**WHAT YOU NEED TO DO:**
Repeat exactly what appears from the opening line of the listing to the line with "FOOT_EDGE_ROUND = 0.0015", inclusive.
::::::
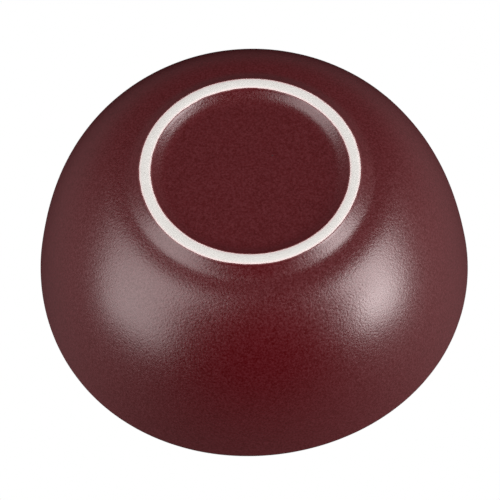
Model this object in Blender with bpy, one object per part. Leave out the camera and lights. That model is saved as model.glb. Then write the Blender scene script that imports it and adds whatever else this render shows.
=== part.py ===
"""A round stoneware bowl: one fired clay body with a turned foot ring, and the coats of glaze fused to it.

Metres, +Z up, the bowl standing on its foot. The origin is the centre of the foot ring, on the plane
that the bowl stands on. Every profile is a list of (radius, height) points that is spun about +Z.
"""

from math import atan2, cos, pi, radians, sin, tan

import bmesh
import bpy
import numpy as np

# Lip: a round bead that the outer and the inner wall both run into
LIP_CENTRE = (0.0781, 0.0626)
LIP_ROUND = 0.0019
WALL_FLARE = radians(9.45)

# Outer wall, from the lip down to the underside
WALL_PULL = 0.0587
UNDERSIDE_SLOPE = radians(20.0)
UNDERSIDE_PULL = 0.0053

# Inner wall, from the lip down to the floor
FLOOR_HEIGHT = 0.0080
FLOOR_PULL = 0.045
INNER_WALL_PULL = 0.063

# Foot ring, with its sides run down to the plane it stands on: flared outside, and a shallow well inside
FOOT_OUTER = 0.03835
FLARE_SLOPE = radians(32.7)
FLARE_HEIGHT = 0.00306
FLARE_FILLET = 0.0043
FOOT_INNER = 0.03533
WELL_SLOPE = radians(28.7)
WELL_DEPTH = 0.0025
WELL_FILLET = 0.0076
FOOT_EDGE_ROUND = 0.0015

# Coats of glaze: they stop short of the foot face, so that the bowl doesn't stick to the kiln shelf.
# The outer coat laps over the lip, and meets the inner coat at a share of the way down the inner wall.
GLAZE_LINE = 0.0003
GLAZE = 0.0004
GAP = 0.0003
LAP = 0.010

# Drying and firing leave the rim a little out of round, most in one direction: waves round the rim, depth
LEAN_DIRECTION = radians(43.5)
OUT_OF_ROUND = {2: 0.0025, 3: 0.0087, 4: 0.0054}

# Fineness of the mesh
SEGMENTS = 48
CURVE_STEPS = 12
CORNER_STEPS = 3
LIP_STEPS = 8
SHARP_ANGLE = radians(40)

BURGUNDY = (0.056, 0.0055, 0.0070)
BARE_CLAY = (0.66, 0.63, 0.60)
GLAZE_ROUGHNESS = 0.36
CLAY_ROUGHNESS = 0.85


def clear_scene():
    for item in list(bpy.data.objects):
        bpy.data.objects.remove(item, do_unlink=True)


def heading(angle):
    """A unit step at an angle above the outward direction."""
    return np.array([cos(angle), sin(angle)])


def bezier(start, start_pull, end_pull, end, shares):
    """Points at these shares of the way along a cubic curve that is pulled at each end by a vector."""
    start, end = np.array(start), np.array(end)
    near, far = start + start_pull, end + end_pull
    t = np.array(shares)[:, None]
    return (1 - t) ** 3 * start + 3 * t * (1 - t) ** 2 * near + 3 * t**2 * (1 - t) * far + t**3 * end


def arc(centre, radius, first, last, steps):
    angles = np.linspace(first, last, steps + 1)
    return np.array(centre) + radius * np.column_stack([np.cos(angles), np.sin(angles)])


def rounded_corner(before, corner, after, radius, steps):
    """An arc that rounds the corner between two straight runs."""
    corner = np.array(corner)
    run_in = corner - before
    run_out = after - corner
    run_in /= np.linalg.norm(run_in)
    run_out /= np.linalg.norm(run_out)
    turn = atan2(run_in[0] * run_out[1] - run_in[1] * run_out[0], run_in @ run_out)
    side = np.array([-run_in[1], run_in[0]]) * np.sign(turn)
    centre = corner - run_in * radius * tan(abs(turn) / 2) + side * radius
    first = atan2(-side[1], -side[0])
    return arc(centre, radius, first, first + turn, steps)


def inset(points, depth):
    """The line that lies under a surface line. The material is on the line's left."""
    along = np.gradient(points, axis=0, edge_order=2)
    along /= np.linalg.norm(along, axis=1)[:, None]
    return points + depth * np.column_stack([-along[:, 1], along[:, 0]])


def inner_wall(shares):
    """Points of the inner surface, from the lip (share 0) down to the middle of the floor (share 1)."""
    return bezier(
        np.array(LIP_CENTRE) - LIP_ROUND * heading(-WALL_FLARE),
        -INNER_WALL_PULL * heading(pi / 2 - WALL_FLARE),
        np.array([FLOOR_PULL, 0.0]),
        (0.0, FLOOR_HEIGHT),
        shares,
    )


def flare_point(height):
    """A point on the outer side of the foot ring."""
    return np.array([FOOT_OUTER + height / tan(FLARE_SLOPE), height])


def well_side_point(height):
    """A point on the inner side of the foot ring."""
    return np.array([FOOT_INNER - height / tan(WELL_SLOPE), height])


def outside_line():
    """The outer coat's surface: from the foot, over the shoulder and the lip, to its edge inside the lip."""
    foot_start = flare_point(GLAZE_LINE)
    root = flare_point(FLARE_HEIGHT)
    underside = heading(UNDERSIDE_SLOPE)
    fillet = rounded_corner(foot_start, root, root + underside, FLARE_FILLET, CORNER_STEPS)
    wall = bezier(
        fillet[-1],
        UNDERSIDE_PULL * underside,
        -WALL_PULL * heading(pi / 2 - WALL_FLARE),
        np.array(LIP_CENTRE) + LIP_ROUND * heading(-WALL_FLARE),
        np.linspace(0, 1, CURVE_STEPS + 1),
    )
    lip = arc(LIP_CENTRE, LIP_ROUND, -WALL_FLARE, pi - WALL_FLARE, LIP_STEPS)
    return np.vstack([foot_start, fillet, wall[1:], lip[1:], inner_wall([LAP])])


def inside_line():
    """The inner coat's surface: from just below the outer coat's edge down to the middle of the floor."""
    first = LAP + GAP / (3 * INNER_WALL_PULL)
    return inner_wall(np.linspace(first, 1, CURVE_STEPS + 1))


def well_line():
    """The well coat's surface: from the middle of the well out to the glaze line inside the foot ring."""
    foot_end = well_side_point(GLAZE_LINE)
    fillet = rounded_corner(
        np.array([0.0, WELL_DEPTH]), well_side_point(WELL_DEPTH), foot_end, WELL_FILLET, CORNER_STEPS
    )
    floor = np.linspace([0.0, WELL_DEPTH], fillet[0], CURVE_STEPS // 3 + 1)[:-1]
    return np.vstack([floor, fillet, foot_end])


def foot_line():
    """The bare foot, from its inner glaze line, across the face that it stands on, to its outer one."""
    inner_line, outer_line = well_side_point(GLAZE_LINE), flare_point(GLAZE_LINE)
    inner_edge, outer_edge = well_side_point(0), flare_point(0)
    inner_round = rounded_corner(inner_line, inner_edge, outer_edge, FOOT_EDGE_ROUND, CORNER_STEPS)
    outer_round = rounded_corner(inner_edge, outer_edge, outer_line, FOOT_EDGE_ROUND, CORNER_STEPS)
    return np.vstack([inner_line, inner_round, outer_round, outer_line])


def out_of_round(radius, angle, height):
    """The radius after firing: the foot stays round, and the rim strays most."""
    share = min(height / (LIP_CENTRE[1] + LIP_ROUND), 1.0)
    rise = share * share * (3 - 2 * share)
    stray = sum(depth * cos(waves * (angle - LEAN_DIRECTION)) for waves, depth in OUT_OF_ROUND.items())
    return radius * (1 + rise * stray)


def make_material(name, colour, roughness):
    material = bpy.data.materials.new(name)
    material.use_nodes = True
    shader = material.node_tree.nodes["Principled BSDF"]
    shader.inputs["Base Color"].default_value = (*colour, 1.0)
    shader.inputs["Roughness"].default_value = roughness
    shader.inputs["Metallic"].default_value = 0.0
    return material


def spun_object(name, outline, material):
    """One closed body from a profile: spun round the axis, then warped by the firing."""
    bm = bmesh.new()
    corners = [bm.verts.new((radius, 0.0, height)) for radius, height in outline]
    edges = [bm.edges.new(pair) for pair in zip(corners, corners[1:] + corners[:1])]
    on_axis = [edge for edge in edges if all(abs(v.co.x) < 1e-9 for v in edge.verts)]
    for edge in on_axis:
        bm.edges.remove(edge)
    bmesh.ops.spin(
        bm,
        geom=bm.verts[:] + bm.edges[:],
        cent=(0, 0, 0),
        axis=(0, 0, 1),
        angle=2 * pi,
        steps=SEGMENTS,
        use_merge=True,
    )
    bmesh.ops.remove_doubles(bm, verts=bm.verts[:], dist=1e-6)
    for vert in bm.verts:
        radius, angle = np.hypot(vert.co.x, vert.co.y), atan2(vert.co.y, vert.co.x)
        fired = out_of_round(radius, angle, vert.co.z)
        vert.co.x, vert.co.y = fired * cos(angle), fired * sin(angle)
    bmesh.ops.recalc_face_normals(bm, faces=bm.faces[:])
    mesh = bpy.data.meshes.new(name)
    bm.to_mesh(mesh)
    bm.free()
    mesh.materials.append(material)
    mesh.shade_smooth()
    mesh.set_sharp_from_angle(angle=SHARP_ANGLE)
    body = bpy.data.objects.new(name, mesh)
    bpy.context.scene.collection.objects.link(body)
    return body


def clay_body(material):
    """The fired clay: bare at the foot, and set back elsewhere by the glaze that lies on it."""
    under_glaze = GLAZE + GAP
    outline = np.vstack(
        [
            foot_line(),
            inset(outside_line(), under_glaze),
            inset(inside_line(), under_glaze),
            inset(well_line(), under_glaze),
        ]
    )
    outline[np.abs(outline[:, 0]) < 1e-6, 0] = 0.0
    return spun_object("clay_body", outline, material)


def glaze_coat(name, line, material):
    """A thin coat with its outer face on a finished surface."""
    return spun_object(name, np.vstack([line, inset(line, GLAZE)[::-1]]), material)


def build():
    clear_scene()
    clay = make_material("bare_clay", BARE_CLAY, CLAY_ROUGHNESS)
    burgundy = make_material("burgundy_glaze", BURGUNDY, GLAZE_ROUGHNESS)
    clay_body(clay)
    glaze_coat("outer_glaze", outside_line(), burgundy)
    glaze_coat("inner_glaze", inside_line(), burgundy)
    glaze_coat("foot_well_glaze", well_line(), burgundy)


build()
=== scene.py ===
"""A burgundy stoneware bowl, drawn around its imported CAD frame.

Each CAD solid is replaced by a finer mesh of the same turned profile: the clay with its bare foot ring,
and the three coats of glaze, with their rounded edges, a faint orange peel and a slightly wandering glaze
line. The bowl stands upright in its frame. It was photographed bottom up, so the camera looks up at it
from below, and turned over.
"""

from math import atan2, cos, pi, radians, sin, tan

import bpy
import numpy as np
from mathutils import Matrix, Vector, noise


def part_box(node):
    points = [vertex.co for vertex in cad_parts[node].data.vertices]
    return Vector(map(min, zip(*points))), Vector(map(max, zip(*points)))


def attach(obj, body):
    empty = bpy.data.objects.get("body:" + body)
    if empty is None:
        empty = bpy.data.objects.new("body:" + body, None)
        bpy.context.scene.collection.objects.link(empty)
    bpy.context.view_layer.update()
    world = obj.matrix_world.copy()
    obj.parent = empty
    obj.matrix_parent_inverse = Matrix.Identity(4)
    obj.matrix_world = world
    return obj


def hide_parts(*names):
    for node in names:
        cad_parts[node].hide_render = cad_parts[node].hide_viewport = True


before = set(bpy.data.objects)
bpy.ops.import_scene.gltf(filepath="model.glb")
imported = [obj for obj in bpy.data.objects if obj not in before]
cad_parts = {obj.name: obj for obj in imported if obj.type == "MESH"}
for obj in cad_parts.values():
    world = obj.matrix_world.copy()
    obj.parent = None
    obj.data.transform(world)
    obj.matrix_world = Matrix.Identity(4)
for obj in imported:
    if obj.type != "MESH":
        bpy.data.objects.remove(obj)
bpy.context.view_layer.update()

# ------------------------------------------------------------------ the turned shape, in metres
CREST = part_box("outer_glaze")[1].z
LIP_ROUND = 0.0019
LIP_CENTRE = np.array([0.0781, CREST - LIP_ROUND])
WALL_FLARE = radians(9.45)
WALL_PULL = 0.0587
UNDERSIDE_SLOPE = radians(20.0)
UNDERSIDE_PULL = 0.0053

FLOOR_HEIGHT = 0.0080
FLOOR_PULL = 0.045
INNER_WALL_PULL = 0.063
LAP = 0.010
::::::
**ANSWER IN FULL:**
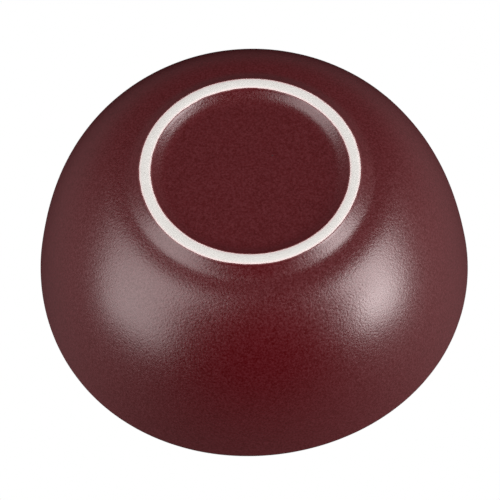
Model this object in Blender with bpy, one object per part. Leave out the camera and lights. That model is saved as model.glb. Then write the Blender scene script that imports it and adds whatever else this render shows.
=== part.py ===
"""A round stoneware bowl: one fired clay body with a turned foot ring, and the coats of glaze fused to it.

Metres, +Z up, the bowl standing on its foot. The origin is the centre of the foot ring, on the plane
that the bowl stands on. Every profile is a list of (radius, height) points that is spun about +Z.
"""

from math import atan2, cos, pi, radians, sin, tan

import bmesh
import bpy
import numpy as np

# Lip: a round bead that the outer and the inner wall both run into
LIP_CENTRE = (0.0781, 0.0626)
LIP_ROUND = 0.0019
WALL_FLARE = radians(9.45)

# Outer wall, from the lip down to the underside
WALL_PULL = 0.0587
UNDERSIDE_SLOPE = radians(20.0)
UNDERSIDE_PULL = 0.0053

# Inner wall, from the lip down to the floor
FLOOR_HEIGHT = 0.0080
FLOOR_PULL = 0.045
INNER_WALL_PULL = 0.063

# Foot ring, with its sides run down to the plane it stands on: flared outside, and a shallow well inside
FOOT_OUTER = 0.03835
FLARE_SLOPE = radians(32.7)
FLARE_HEIGHT = 0.00306
FLARE_FILLET = 0.0043
FOOT_INNER = 0.03533
WELL_SLOPE = radians(28.7)
WELL_DEPTH = 0.0025
WELL_FILLET = 0.0076
FOOT_EDGE_ROUND = 0.0015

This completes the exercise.